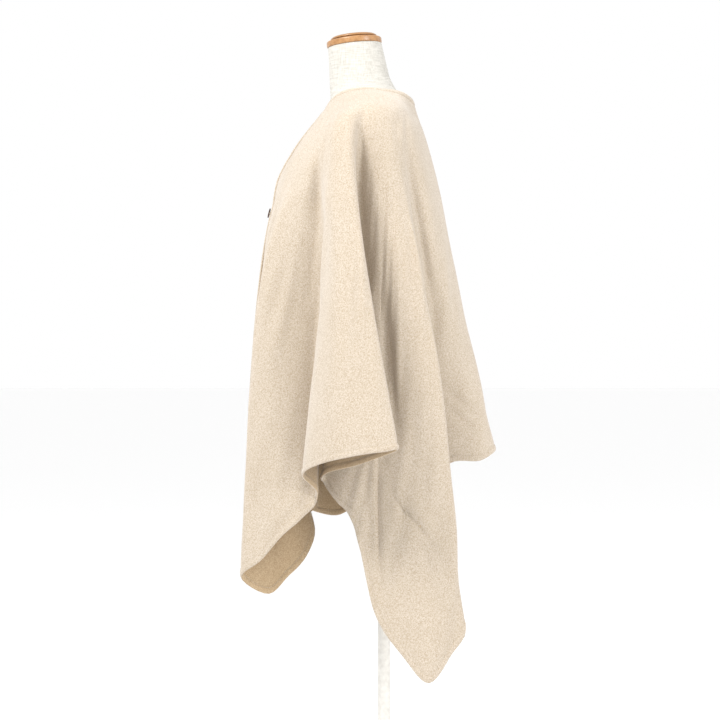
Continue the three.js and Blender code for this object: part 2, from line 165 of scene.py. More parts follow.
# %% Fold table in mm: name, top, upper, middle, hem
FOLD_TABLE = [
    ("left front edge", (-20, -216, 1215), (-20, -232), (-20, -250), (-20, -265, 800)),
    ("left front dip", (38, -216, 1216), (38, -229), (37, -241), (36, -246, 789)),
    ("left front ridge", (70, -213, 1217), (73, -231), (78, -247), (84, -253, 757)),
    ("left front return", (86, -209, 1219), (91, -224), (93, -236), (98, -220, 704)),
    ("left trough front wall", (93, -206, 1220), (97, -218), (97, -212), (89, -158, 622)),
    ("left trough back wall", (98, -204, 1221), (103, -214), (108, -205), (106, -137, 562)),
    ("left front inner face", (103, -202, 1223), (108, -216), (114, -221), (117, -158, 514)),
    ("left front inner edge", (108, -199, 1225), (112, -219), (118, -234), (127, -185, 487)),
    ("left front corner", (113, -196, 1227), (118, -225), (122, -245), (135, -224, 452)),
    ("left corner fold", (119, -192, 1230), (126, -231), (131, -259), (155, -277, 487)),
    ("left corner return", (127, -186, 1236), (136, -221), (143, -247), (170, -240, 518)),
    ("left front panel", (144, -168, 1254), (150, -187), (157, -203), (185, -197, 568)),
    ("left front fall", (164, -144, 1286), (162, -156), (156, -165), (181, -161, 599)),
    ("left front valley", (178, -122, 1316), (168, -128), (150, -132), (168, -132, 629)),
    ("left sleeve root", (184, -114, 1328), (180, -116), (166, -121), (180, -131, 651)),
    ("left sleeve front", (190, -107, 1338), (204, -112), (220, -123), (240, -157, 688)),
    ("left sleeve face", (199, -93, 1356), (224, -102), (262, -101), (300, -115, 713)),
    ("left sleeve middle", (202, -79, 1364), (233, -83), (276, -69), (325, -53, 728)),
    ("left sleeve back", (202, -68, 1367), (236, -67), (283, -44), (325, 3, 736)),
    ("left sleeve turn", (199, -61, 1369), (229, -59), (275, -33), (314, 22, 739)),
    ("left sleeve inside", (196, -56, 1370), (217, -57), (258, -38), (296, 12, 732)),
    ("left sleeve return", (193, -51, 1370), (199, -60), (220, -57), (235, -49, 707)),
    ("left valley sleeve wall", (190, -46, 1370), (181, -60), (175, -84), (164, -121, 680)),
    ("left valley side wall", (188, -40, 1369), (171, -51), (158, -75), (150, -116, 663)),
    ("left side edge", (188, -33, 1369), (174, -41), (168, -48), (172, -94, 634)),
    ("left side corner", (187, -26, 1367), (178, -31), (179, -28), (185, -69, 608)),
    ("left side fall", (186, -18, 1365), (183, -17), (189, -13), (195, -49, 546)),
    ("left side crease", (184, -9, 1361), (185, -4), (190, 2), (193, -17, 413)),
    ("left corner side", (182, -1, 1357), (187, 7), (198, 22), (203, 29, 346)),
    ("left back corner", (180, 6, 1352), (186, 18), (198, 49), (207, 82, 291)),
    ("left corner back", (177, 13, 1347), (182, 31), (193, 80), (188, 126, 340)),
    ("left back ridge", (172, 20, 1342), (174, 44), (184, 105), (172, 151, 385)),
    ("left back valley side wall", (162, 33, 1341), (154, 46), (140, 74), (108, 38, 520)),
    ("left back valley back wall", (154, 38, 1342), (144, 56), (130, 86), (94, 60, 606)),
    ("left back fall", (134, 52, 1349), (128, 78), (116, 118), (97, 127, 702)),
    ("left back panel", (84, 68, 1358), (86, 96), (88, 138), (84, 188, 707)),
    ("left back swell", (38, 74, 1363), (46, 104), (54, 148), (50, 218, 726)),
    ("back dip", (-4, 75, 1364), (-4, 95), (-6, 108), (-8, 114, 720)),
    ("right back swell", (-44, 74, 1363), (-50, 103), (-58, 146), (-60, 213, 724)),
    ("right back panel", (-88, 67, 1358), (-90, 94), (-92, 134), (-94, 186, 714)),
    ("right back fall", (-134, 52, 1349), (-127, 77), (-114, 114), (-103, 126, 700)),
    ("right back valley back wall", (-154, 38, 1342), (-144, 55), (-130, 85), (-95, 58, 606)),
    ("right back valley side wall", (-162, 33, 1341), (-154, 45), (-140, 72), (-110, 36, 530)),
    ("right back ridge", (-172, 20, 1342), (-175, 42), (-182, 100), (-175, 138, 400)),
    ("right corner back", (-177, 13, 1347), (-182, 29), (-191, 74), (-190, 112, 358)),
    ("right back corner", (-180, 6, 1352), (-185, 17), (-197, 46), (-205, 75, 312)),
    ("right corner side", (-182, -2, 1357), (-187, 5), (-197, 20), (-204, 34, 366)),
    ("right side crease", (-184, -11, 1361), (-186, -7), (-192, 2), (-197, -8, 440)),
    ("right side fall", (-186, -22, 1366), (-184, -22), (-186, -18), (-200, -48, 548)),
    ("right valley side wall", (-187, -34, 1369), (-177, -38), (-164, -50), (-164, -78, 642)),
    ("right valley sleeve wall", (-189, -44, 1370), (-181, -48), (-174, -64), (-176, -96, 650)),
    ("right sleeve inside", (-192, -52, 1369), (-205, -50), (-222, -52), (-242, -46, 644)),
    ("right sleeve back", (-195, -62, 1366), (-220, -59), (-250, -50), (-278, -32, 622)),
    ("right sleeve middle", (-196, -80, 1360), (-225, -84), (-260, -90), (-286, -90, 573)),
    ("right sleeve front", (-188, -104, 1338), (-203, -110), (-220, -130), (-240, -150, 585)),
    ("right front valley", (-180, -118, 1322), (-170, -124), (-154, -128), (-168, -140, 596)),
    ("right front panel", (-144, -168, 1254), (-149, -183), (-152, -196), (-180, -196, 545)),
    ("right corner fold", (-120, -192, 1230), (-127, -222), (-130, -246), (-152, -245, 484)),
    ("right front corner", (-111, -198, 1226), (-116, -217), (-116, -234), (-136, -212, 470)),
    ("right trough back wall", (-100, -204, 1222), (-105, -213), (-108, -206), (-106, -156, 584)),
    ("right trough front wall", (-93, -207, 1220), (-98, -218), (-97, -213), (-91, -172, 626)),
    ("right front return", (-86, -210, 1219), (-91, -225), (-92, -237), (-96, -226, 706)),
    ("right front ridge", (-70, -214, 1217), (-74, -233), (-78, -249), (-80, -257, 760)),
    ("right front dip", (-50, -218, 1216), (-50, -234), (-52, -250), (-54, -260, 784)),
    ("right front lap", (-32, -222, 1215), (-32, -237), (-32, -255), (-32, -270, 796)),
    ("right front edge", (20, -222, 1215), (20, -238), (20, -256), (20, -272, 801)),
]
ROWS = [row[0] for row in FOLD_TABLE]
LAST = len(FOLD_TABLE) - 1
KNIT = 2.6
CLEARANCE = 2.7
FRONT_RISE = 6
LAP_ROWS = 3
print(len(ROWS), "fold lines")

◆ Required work
Copy all data exactly, start to finish.

◆ Solved exercise
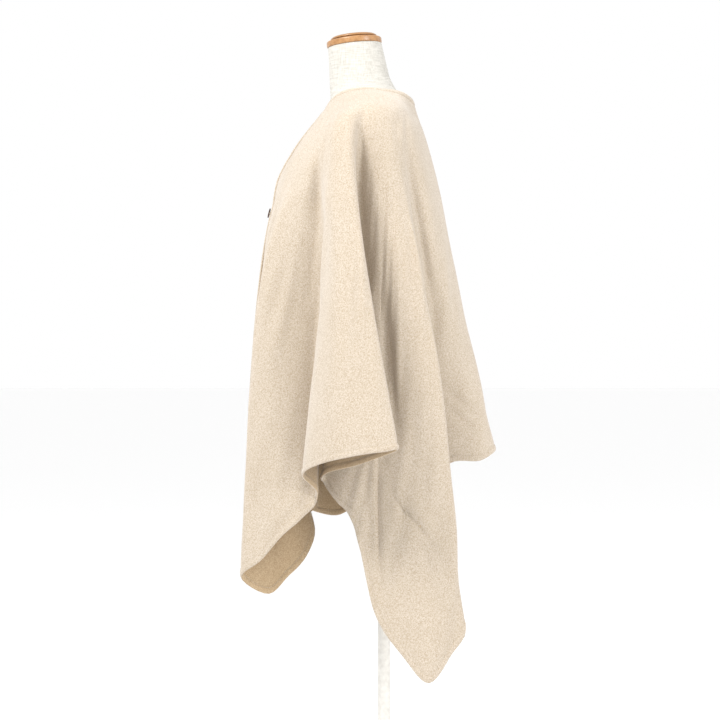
Continue the three.js and Blender code for this object: part 2, from line 165 of scene.py. More parts follow.
# %% Fold table in mm: name, top, upper, middle, hem
FOLD_TABLE = [
    ("left front edge", (-20, -216, 1215), (-20, -232), (-20, -250), (-20, -265, 800)),
    ("left front dip", (38, -216, 1216), (38, -229), (37, -241), (36, -246, 789)),
    ("left front ridge", (70, -213, 1217), (73, -231), (78, -247), (84, -253, 757)),
    ("left front return", (86, -209, 1219), (91, -224), (93, -236), (98, -220, 704)),
    ("left trough front wall", (93, -206, 1220), (97, -218), (97, -212), (89, -158, 622)),
    ("left trough back wall", (98, -204, 1221), (103, -214), (108, -205), (106, -137, 562)),
    ("left front inner face", (103, -202, 1223), (108, -216), (114, -221), (117, -158, 514)),
    ("left front inner edge", (108, -199, 1225), (112, -219), (118, -234), (127, -185, 487)),
    ("left front corner", (113, -196, 1227), (118, -225), (122, -245), (135, -224, 452)),
    ("left corner fold", (119, -192, 1230), (126, -231), (131, -259), (155, -277, 487)),
    ("left corner return", (127, -186, 1236), (136, -221), (143, -247), (170, -240, 518)),
    ("left front panel", (144, -168, 1254), (150, -187), (157, -203), (185, -197, 568)),
    ("left front fall", (164, -144, 1286), (162, -156), (156, -165), (181, -161, 599)),
    ("left front valley", (178, -122, 1316), (168, -128), (150, -132), (168, -132, 629)),
    ("left sleeve root", (184, -114, 1328), (180, -116), (166, -121), (180, -131, 651)),
    ("left sleeve front", (190, -107, 1338), (204, -112), (220, -123), (240, -157, 688)),
    ("left sleeve face", (199, -93, 1356), (224, -102), (262, -101), (300, -115, 713)),
    ("left sleeve middle", (202, -79, 1364), (233, -83), (276, -69), (325, -53, 728)),
    ("left sleeve back", (202, -68, 1367), (236, -67), (283, -44), (325, 3, 736)),
    ("left sleeve turn", (199, -61, 1369), (229, -59), (275, -33), (314, 22, 739)),
    ("left sleeve inside", (196, -56, 1370), (217, -57), (258, -38), (296, 12, 732)),
    ("left sleeve return", (193, -51, 1370), (199, -60), (220, -57), (235, -49, 707)),
    ("left valley sleeve wall", (190, -46, 1370), (181, -60), (175, -84), (164, -121, 680)),
    ("left valley side wall", (188, -40, 1369), (171, -51), (158, -75), (150, -116, 663)),
    ("left side edge", (188, -33, 1369), (174, -41), (168, -48), (172, -94, 634)),
    ("left side corner", (187, -26, 1367), (178, -31), (179, -28), (185, -69, 608)),
    ("left side fall", (186, -18, 1365), (183, -17), (189, -13), (195, -49, 546)),
    ("left side crease", (184, -9, 1361), (185, -4), (190, 2), (193, -17, 413)),
    ("left corner side", (182, -1, 1357), (187, 7), (198, 22), (203, 29, 346)),
    ("left back corner", (180, 6, 1352), (186, 18), (198, 49), (207, 82, 291)),
    ("left corner back", (177, 13, 1347), (182, 31), (193, 80), (188, 126, 340)),
    ("left back ridge", (172, 20, 1342), (174, 44), (184, 105), (172, 151, 385)),
    ("left back valley side wall", (162, 33, 1341), (154, 46), (140, 74), (108, 38, 520)),
    ("left back valley back wall", (154, 38, 1342), (144, 56), (130, 86), (94, 60, 606)),
    ("left back fall", (134, 52, 1349), (128, 78), (116, 118), (97, 127, 702)),
    ("left back panel", (84, 68, 1358), (86, 96), (88, 138), (84, 188, 707)),
    ("left back swell", (38, 74, 1363), (46, 104), (54, 148), (50, 218, 726)),
    ("back dip", (-4, 75, 1364), (-4, 95), (-6, 108), (-8, 114, 720)),
    ("right back swell", (-44, 74, 1363), (-50, 103), (-58, 146), (-60, 213, 724)),
    ("right back panel", (-88, 67, 1358), (-90, 94), (-92, 134), (-94, 186, 714)),
    ("right back fall", (-134, 52, 1349), (-127, 77), (-114, 114), (-103, 126, 700)),
    ("right back valley back wall", (-154, 38, 1342), (-144, 55), (-130, 85), (-95, 58, 606)),
    ("right back valley side wall", (-162, 33, 1341), (-154, 45), (-140, 72), (-110, 36, 530)),
    ("right back ridge", (-172, 20, 1342), (-175, 42), (-182, 100), (-175, 138, 400)),
    ("right corner back", (-177, 13, 1347), (-182, 29), (-191, 74), (-190, 112, 358)),
    ("right back corner", (-180, 6, 1352), (-185, 17), (-197, 46), (-205, 75, 312)),
    ("right corner side", (-182, -2, 1357), (-187, 5), (-197, 20), (-204, 34, 366)),
    ("right side crease", (-184, -11, 1361), (-186, -7), (-192, 2), (-197, -8, 440)),
    ("right side fall", (-186, -22, 1366), (-184, -22), (-186, -18), (-200, -48, 548)),
    ("right valley side wall", (-187, -34, 1369), (-177, -38), (-164, -50), (-164, -78, 642)),
    ("right valley sleeve wall", (-189, -44, 1370), (-181, -48), (-174, -64), (-176, -96, 650)),
    ("right sleeve inside", (-192, -52, 1369), (-205, -50), (-222, -52), (-242, -46, 644)),
    ("right sleeve back", (-195, -62, 1366), (-220, -59), (-250, -50), (-278, -32, 622)),
    ("right sleeve middle", (-196, -80, 1360), (-225, -84), (-260, -90), (-286, -90, 573)),
    ("right sleeve front", (-188, -104, 1338), (-203, -110), (-220, -130), (-240, -150, 585)),
    ("right front valley", (-180, -118, 1322), (-170, -124), (-154, -128), (-168, -140, 596)),
    ("right front panel", (-144, -168, 1254), (-149, -183), (-152, -196), (-180, -196, 545)),
    ("right corner fold", (-120, -192, 1230), (-127, -222), (-130, -246), (-152, -245, 484)),
    ("right front corner", (-111, -198, 1226), (-116, -217), (-116, -234), (-136, -212, 470)),
    ("right trough back wall", (-100, -204, 1222), (-105, -213), (-108, -206), (-106, -156, 584)),
    ("right trough front wall", (-93, -207, 1220), (-98, -218), (-97, -213), (-91, -172, 626)),
    ("right front return", (-86, -210, 1219), (-91, -225), (-92, -237), (-96, -226, 706)),
    ("right front ridge", (-70, -214, 1217), (-74, -233), (-78, -249), (-80, -257, 760)),
    ("right front dip", (-50, -218, 1216), (-50, -234), (-52, -250), (-54, -260, 784)),
    ("right front lap", (-32, -222, 1215), (-32, -237), (-32, -255), (-32, -270, 796)),
    ("right front edge", (20, -222, 1215), (20, -238), (20, -256), (20, -272, 801)),
]
ROWS = [row[0] for row in FOLD_TABLE]
LAST = len(FOLD_TABLE) - 1
KNIT = 2.6
CLEARANCE = 2.7
FRONT_RISE = 6
LAP_ROWS = 3
print(len(ROWS), "fold lines")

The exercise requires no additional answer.